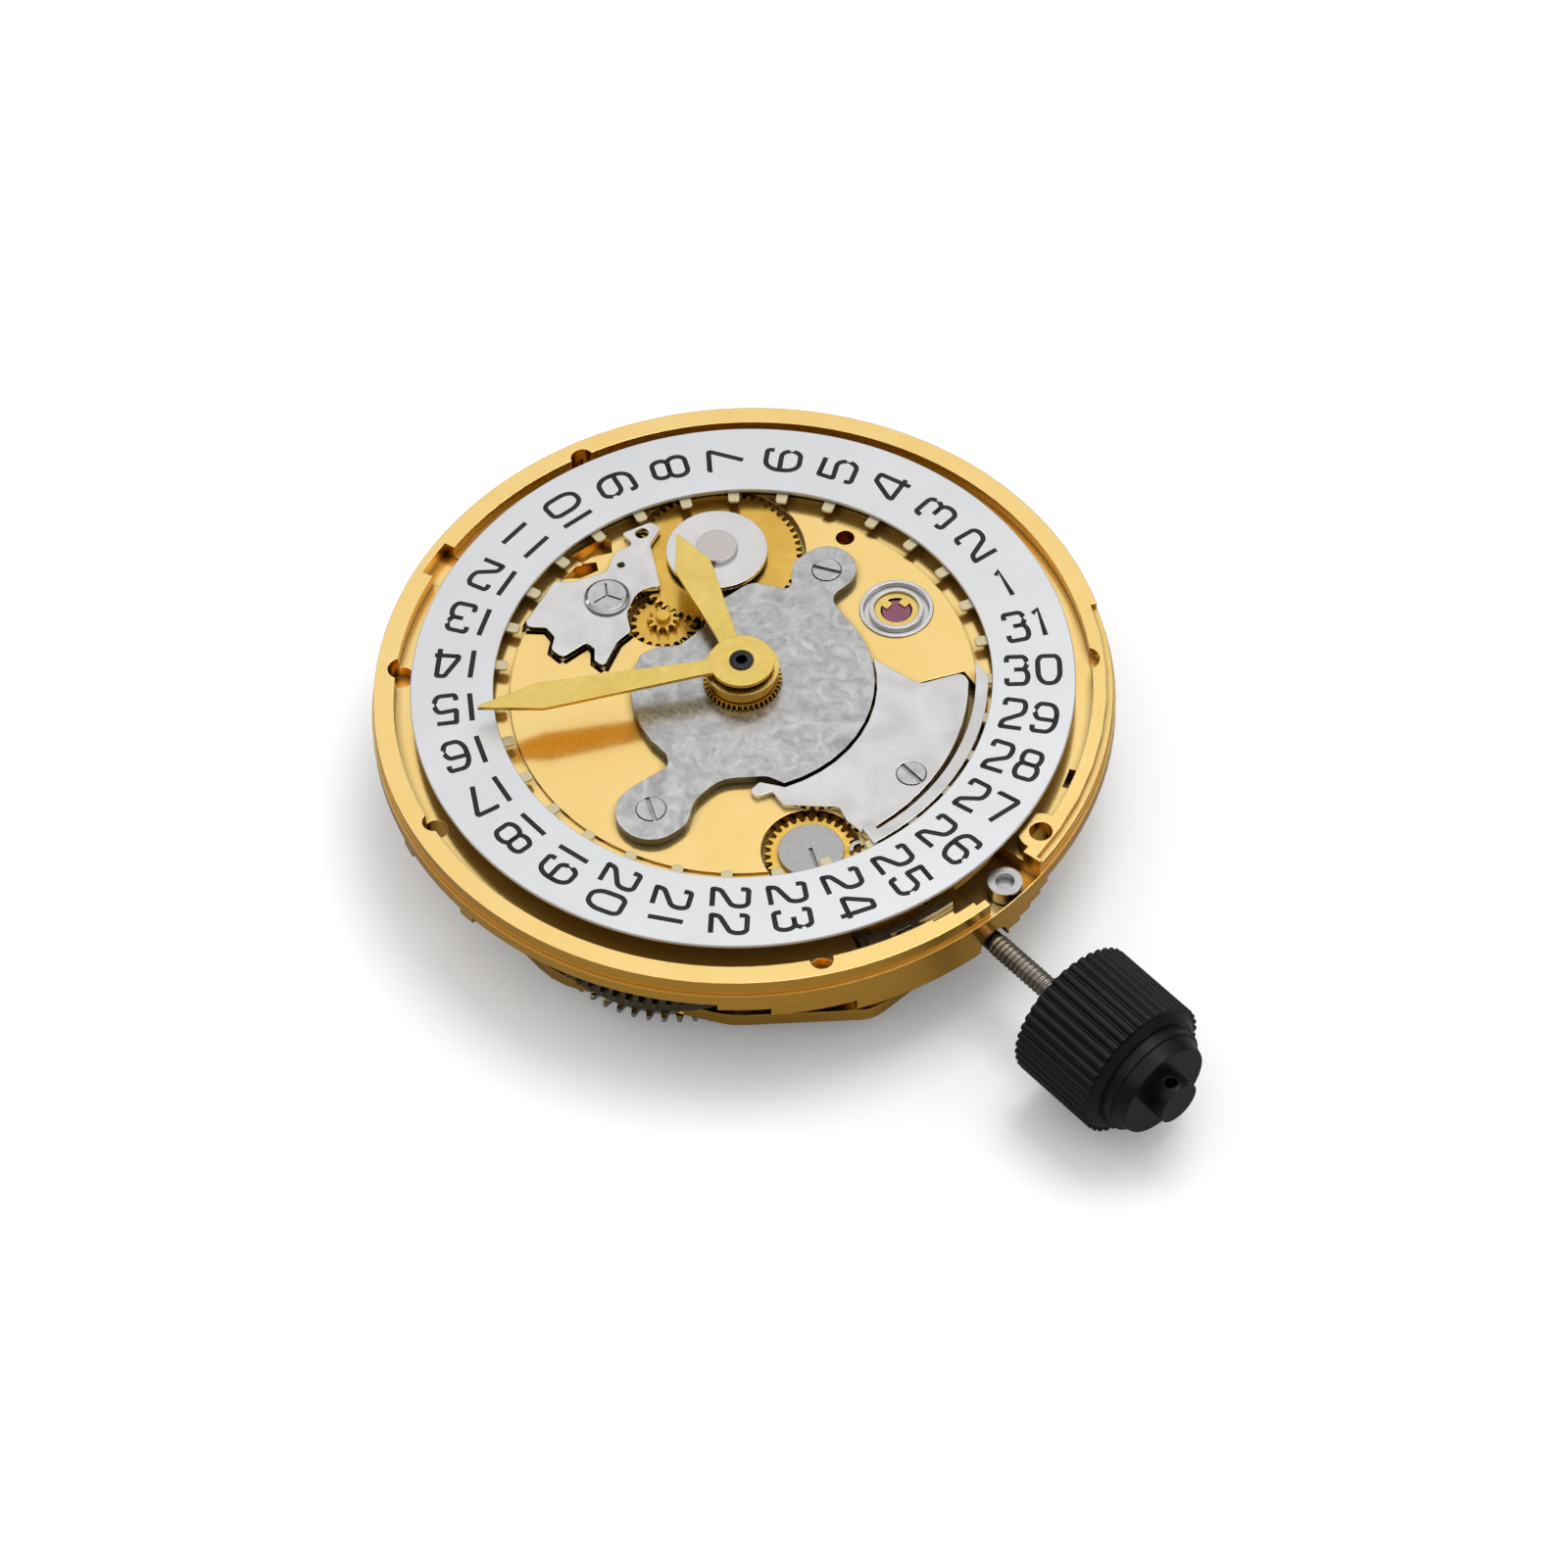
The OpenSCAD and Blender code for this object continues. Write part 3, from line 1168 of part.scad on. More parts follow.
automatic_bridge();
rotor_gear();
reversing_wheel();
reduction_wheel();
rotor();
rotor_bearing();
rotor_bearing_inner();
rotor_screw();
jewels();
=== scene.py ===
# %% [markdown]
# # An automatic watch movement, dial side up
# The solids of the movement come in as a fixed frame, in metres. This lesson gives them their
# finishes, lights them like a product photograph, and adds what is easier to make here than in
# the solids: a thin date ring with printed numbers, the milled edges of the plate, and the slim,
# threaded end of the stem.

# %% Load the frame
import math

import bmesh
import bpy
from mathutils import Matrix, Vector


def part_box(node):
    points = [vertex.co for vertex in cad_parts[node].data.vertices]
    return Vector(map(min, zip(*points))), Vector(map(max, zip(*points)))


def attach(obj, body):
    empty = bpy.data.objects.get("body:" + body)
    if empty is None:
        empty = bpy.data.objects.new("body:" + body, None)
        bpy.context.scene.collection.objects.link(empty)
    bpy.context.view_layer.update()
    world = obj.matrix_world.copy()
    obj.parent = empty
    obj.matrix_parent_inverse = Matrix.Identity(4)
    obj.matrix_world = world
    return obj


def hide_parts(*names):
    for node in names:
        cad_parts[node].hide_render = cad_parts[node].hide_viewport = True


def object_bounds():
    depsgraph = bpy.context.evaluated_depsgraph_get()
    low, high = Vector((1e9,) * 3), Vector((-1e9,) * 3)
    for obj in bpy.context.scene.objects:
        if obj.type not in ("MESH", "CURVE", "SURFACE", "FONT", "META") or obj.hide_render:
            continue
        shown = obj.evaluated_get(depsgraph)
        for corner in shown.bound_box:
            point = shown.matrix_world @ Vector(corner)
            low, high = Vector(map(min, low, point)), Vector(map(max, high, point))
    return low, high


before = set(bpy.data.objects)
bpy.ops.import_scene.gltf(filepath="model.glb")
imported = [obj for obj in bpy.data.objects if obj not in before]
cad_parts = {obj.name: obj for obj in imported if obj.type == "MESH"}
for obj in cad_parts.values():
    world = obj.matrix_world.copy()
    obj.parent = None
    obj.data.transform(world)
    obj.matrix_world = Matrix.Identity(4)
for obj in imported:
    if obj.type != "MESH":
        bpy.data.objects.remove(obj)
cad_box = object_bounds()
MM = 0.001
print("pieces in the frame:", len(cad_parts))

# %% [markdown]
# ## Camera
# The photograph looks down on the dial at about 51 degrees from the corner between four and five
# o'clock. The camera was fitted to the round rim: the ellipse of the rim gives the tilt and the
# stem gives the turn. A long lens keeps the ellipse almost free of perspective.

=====

All of the lines above need to be given again exactly.

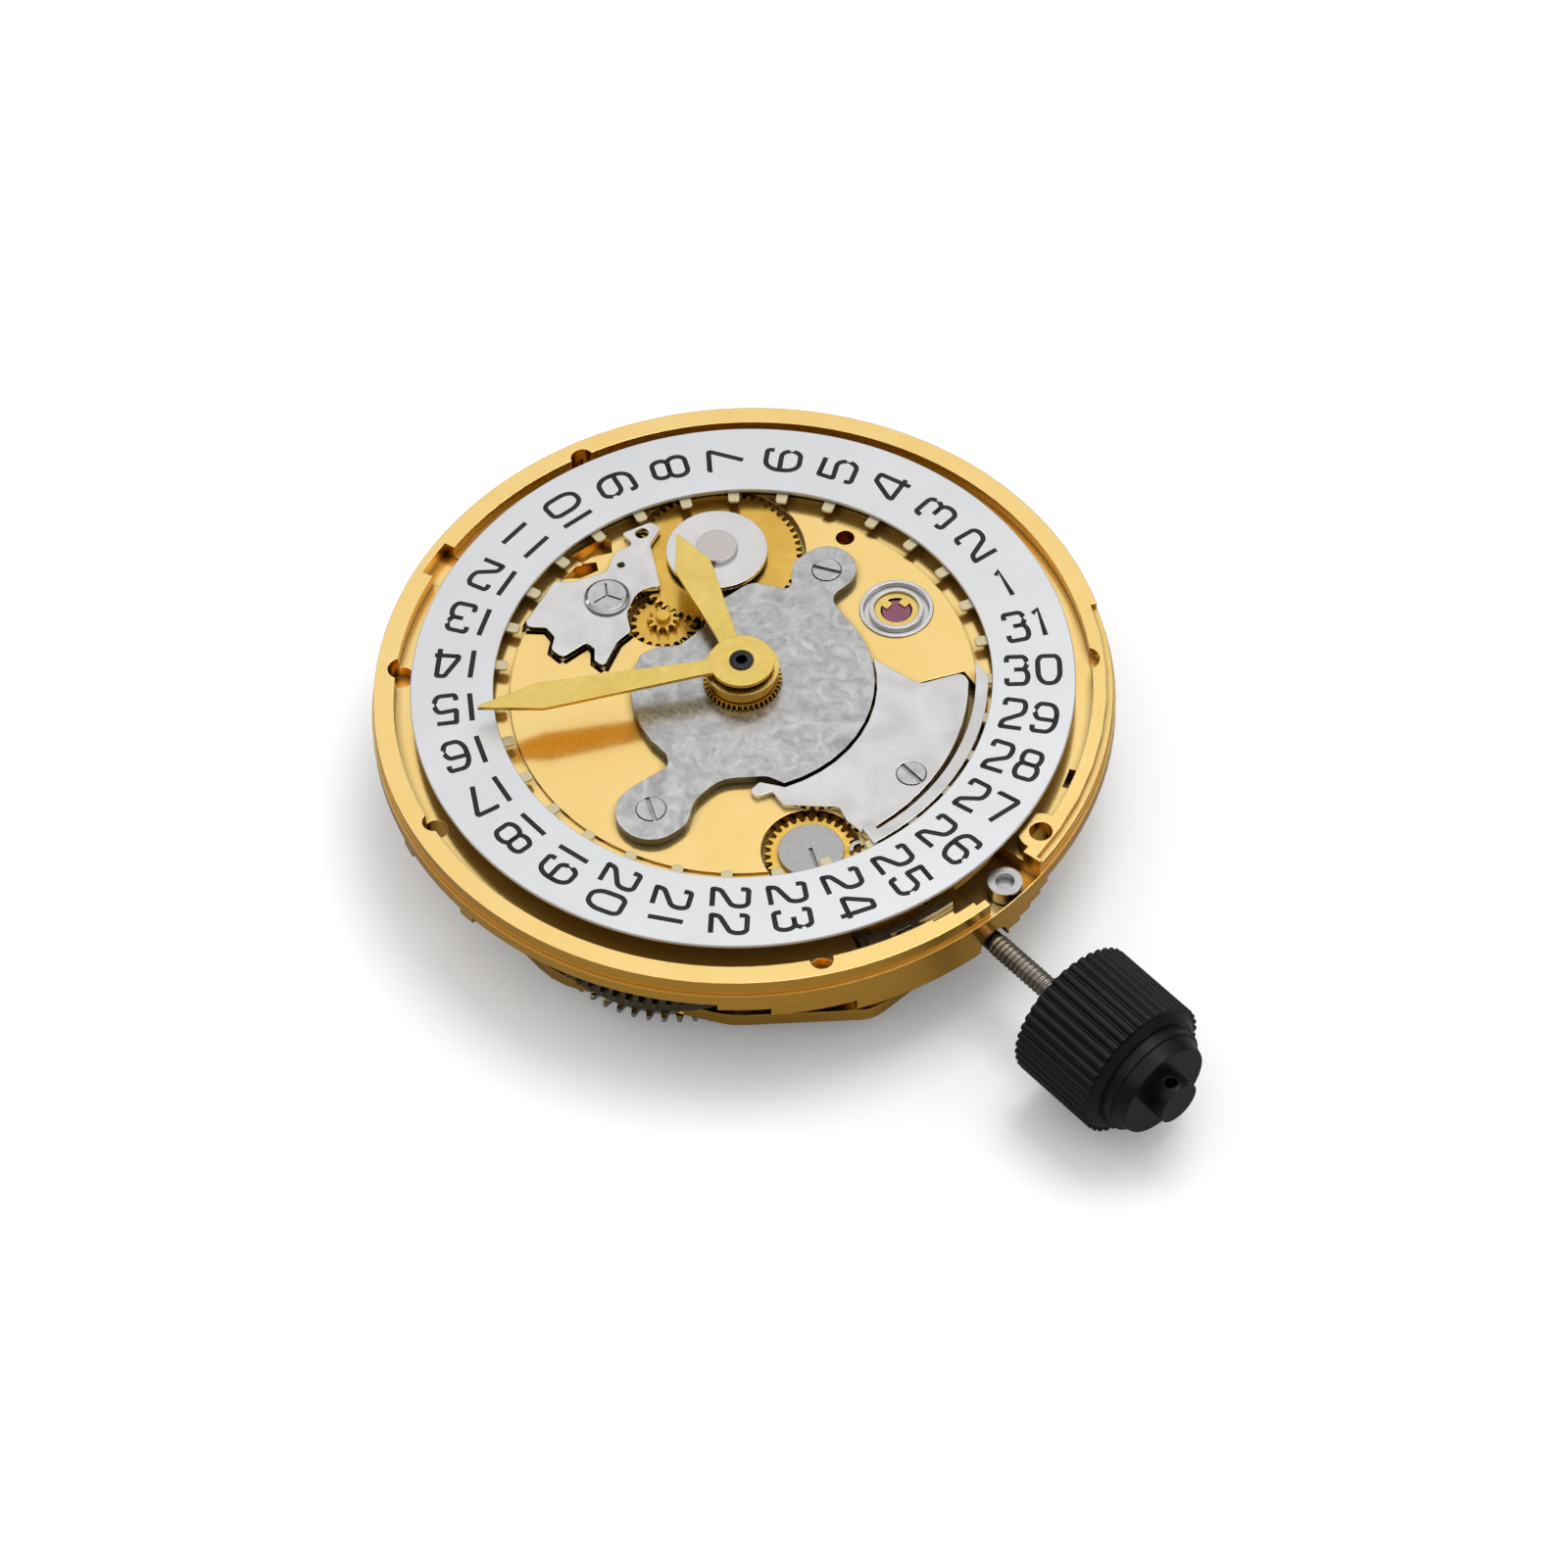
The OpenSCAD and Blender code for this object continues. Write part 3, from line 1168 of part.scad on. More parts follow.
automatic_bridge();
rotor_gear();
reversing_wheel();
reduction_wheel();
rotor();
rotor_bearing();
rotor_bearing_inner();
rotor_screw();
jewels();
=== scene.py ===
# %% [markdown]
# # An automatic watch movement, dial side up
# The solids of the movement come in as a fixed frame, in metres. This lesson gives them their
# finishes, lights them like a product photograph, and adds what is easier to make here than in
# the solids: a thin date ring with printed numbers, the milled edges of the plate, and the slim,
# threaded end of the stem.

# %% Load the frame
import math

import bmesh
import bpy
from mathutils import Matrix, Vector


def part_box(node):
    points = [vertex.co for vertex in cad_parts[node].data.vertices]
    return Vector(map(min, zip(*points))), Vector(map(max, zip(*points)))


def attach(obj, body):
    empty = bpy.data.objects.get("body:" + body)
    if empty is None:
        empty = bpy.data.objects.new("body:" + body, None)
        bpy.context.scene.collection.objects.link(empty)
    bpy.context.view_layer.update()
    world = obj.matrix_world.copy()
    obj.parent = empty
    obj.matrix_parent_inverse = Matrix.Identity(4)
    obj.matrix_world = world
    return obj


def hide_parts(*names):
    for node in names:
        cad_parts[node].hide_render = cad_parts[node].hide_viewport = True


def object_bounds():
    depsgraph = bpy.context.evaluated_depsgraph_get()
    low, high = Vector((1e9,) * 3), Vector((-1e9,) * 3)
    for obj in bpy.context.scene.objects:
        if obj.type not in ("MESH", "CURVE", "SURFACE", "FONT", "META") or obj.hide_render:
            continue
        shown = obj.evaluated_get(depsgraph)
        for corner in shown.bound_box:
            point = shown.matrix_world @ Vector(corner)
            low, high = Vector(map(min, low, point)), Vector(map(max, high, point))
    return low, high


before = set(bpy.data.objects)
bpy.ops.import_scene.gltf(filepath="model.glb")
imported = [obj for obj in bpy.data.objects if obj not in before]
cad_parts = {obj.name: obj for obj in imported if obj.type == "MESH"}
for obj in cad_parts.values():
    world = obj.matrix_world.copy()
    obj.parent = None
    obj.data.transform(world)
    obj.matrix_world = Matrix.Identity(4)
for obj in imported:
    if obj.type != "MESH":
        bpy.data.objects.remove(obj)
cad_box = object_bounds()
MM = 0.001
print("pieces in the frame:", len(cad_parts))

# %% [markdown]
# ## Camera
# The photograph looks down on the dial at about 51 degrees from the corner between four and five
# o'clock. The camera was fitted to the round rim: the ellipse of the rim gives the tilt and the
# stem gives the turn. A long lens keeps the ellipse almost free of perspective.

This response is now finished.